What is expected to happen?

It should send the device id.

OS: iOS/iPad OS Version : 17 onward

breautek commented 2 months ago

Moved this to the inappbrowser repo since the issue is asking about this plugin, @awesome-cordova-plugins/in-app-browser, appears to be just a typescript def into this plugin.

We are using Azure AD provider for login with next auth js. and the In app browser does not send the device id to the Azure Active Directory. Due to that we are unable to find out the device compliances.

The in-app browser's responsibility is to open up a remote/third-party web page. So I'm a bit confused on what you mean by the device id and why the in-app-browser should "send" it. System level device ids on modern devices are also blocked and not readable without special privileges which only system apps would have.

If the device id is something you generate and manage yourself (via your own code, or through azure AD) then it would the app's responsibility to propagate that id, in which case you should have code doing so. Can you provide some sample code on that you expect to work?

RonCocoa commented 2 months ago

@breautek, When we use the Capacitor's browser instead of the InAppBrowser for the authentication library, we observe that the compliance status of the device is obtained. However, when using the InAppBrowser, we do not receive this compliance status.

breautek commented 2 months ago

I think that's because capacitor's browser uses SFSafariViewController behind the scenes.
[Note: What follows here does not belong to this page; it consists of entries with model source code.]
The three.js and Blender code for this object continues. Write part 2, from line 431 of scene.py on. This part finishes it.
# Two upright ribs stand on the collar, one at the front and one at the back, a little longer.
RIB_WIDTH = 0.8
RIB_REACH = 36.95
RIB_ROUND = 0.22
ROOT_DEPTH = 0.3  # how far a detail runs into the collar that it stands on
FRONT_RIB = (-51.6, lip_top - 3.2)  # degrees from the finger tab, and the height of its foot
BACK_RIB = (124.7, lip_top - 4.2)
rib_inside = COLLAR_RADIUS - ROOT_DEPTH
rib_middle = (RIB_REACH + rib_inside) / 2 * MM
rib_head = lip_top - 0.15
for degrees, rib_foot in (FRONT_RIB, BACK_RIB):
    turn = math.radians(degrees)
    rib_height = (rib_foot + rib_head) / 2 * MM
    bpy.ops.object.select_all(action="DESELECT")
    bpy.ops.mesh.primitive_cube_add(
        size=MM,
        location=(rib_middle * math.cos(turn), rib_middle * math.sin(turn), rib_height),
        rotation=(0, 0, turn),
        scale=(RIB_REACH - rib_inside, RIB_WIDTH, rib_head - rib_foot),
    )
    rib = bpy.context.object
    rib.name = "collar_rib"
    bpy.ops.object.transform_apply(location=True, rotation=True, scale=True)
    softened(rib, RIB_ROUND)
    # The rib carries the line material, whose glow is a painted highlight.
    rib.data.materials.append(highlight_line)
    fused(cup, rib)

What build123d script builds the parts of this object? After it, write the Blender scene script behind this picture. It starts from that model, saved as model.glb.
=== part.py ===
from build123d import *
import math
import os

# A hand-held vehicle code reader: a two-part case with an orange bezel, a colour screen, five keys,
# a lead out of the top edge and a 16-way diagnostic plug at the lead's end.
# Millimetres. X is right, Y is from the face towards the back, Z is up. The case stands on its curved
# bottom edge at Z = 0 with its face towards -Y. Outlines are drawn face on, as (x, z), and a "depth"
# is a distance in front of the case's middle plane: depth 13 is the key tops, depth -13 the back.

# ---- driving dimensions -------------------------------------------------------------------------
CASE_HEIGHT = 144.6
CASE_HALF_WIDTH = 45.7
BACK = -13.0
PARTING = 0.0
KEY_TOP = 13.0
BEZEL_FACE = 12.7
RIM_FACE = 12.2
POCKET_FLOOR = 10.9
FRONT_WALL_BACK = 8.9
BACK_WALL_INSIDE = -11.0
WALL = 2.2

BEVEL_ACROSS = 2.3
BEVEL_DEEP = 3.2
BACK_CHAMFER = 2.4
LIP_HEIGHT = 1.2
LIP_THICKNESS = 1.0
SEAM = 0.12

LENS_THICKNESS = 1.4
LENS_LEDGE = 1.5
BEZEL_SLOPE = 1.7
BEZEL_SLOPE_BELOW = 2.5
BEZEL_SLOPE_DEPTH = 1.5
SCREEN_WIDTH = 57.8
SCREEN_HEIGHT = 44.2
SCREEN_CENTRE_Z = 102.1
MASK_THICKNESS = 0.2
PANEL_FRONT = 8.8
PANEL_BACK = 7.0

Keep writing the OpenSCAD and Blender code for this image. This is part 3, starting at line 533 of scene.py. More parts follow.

Which is similar to an embedded webview but with far more restrictions. These restrictions however makes it safer for OAuth usage. The inappbrowser plugin uses WKWebView for legacy reasons, it's configured in such a way that it doesn't have access to the cordova bridge making it safe to load in untrusted content, but it has APIs for the host app to inject content into the loaded document, breaching trust for OAuth service providers, which I suspect is related to your compliance status. Many OAuth providers started blocking OAuth usage from embeddable webviews like WKWebView and android's Webkit webview.

There are no plans to implement Safari View Controller in this plugin because it would destroy a lot of features that other users rely on, but there is a community plugin available cordova-plugin-safariviewcontroller that does implement the Safari View Controller. Despite the name, it also supports Chrome Tabs for android, which is android's direct equivalent feature to iOS's Safari View Controller. I've haven't used this plugin myself, but it sounds like the exact thing you need if Capacitor's module doesn't work on Cordova.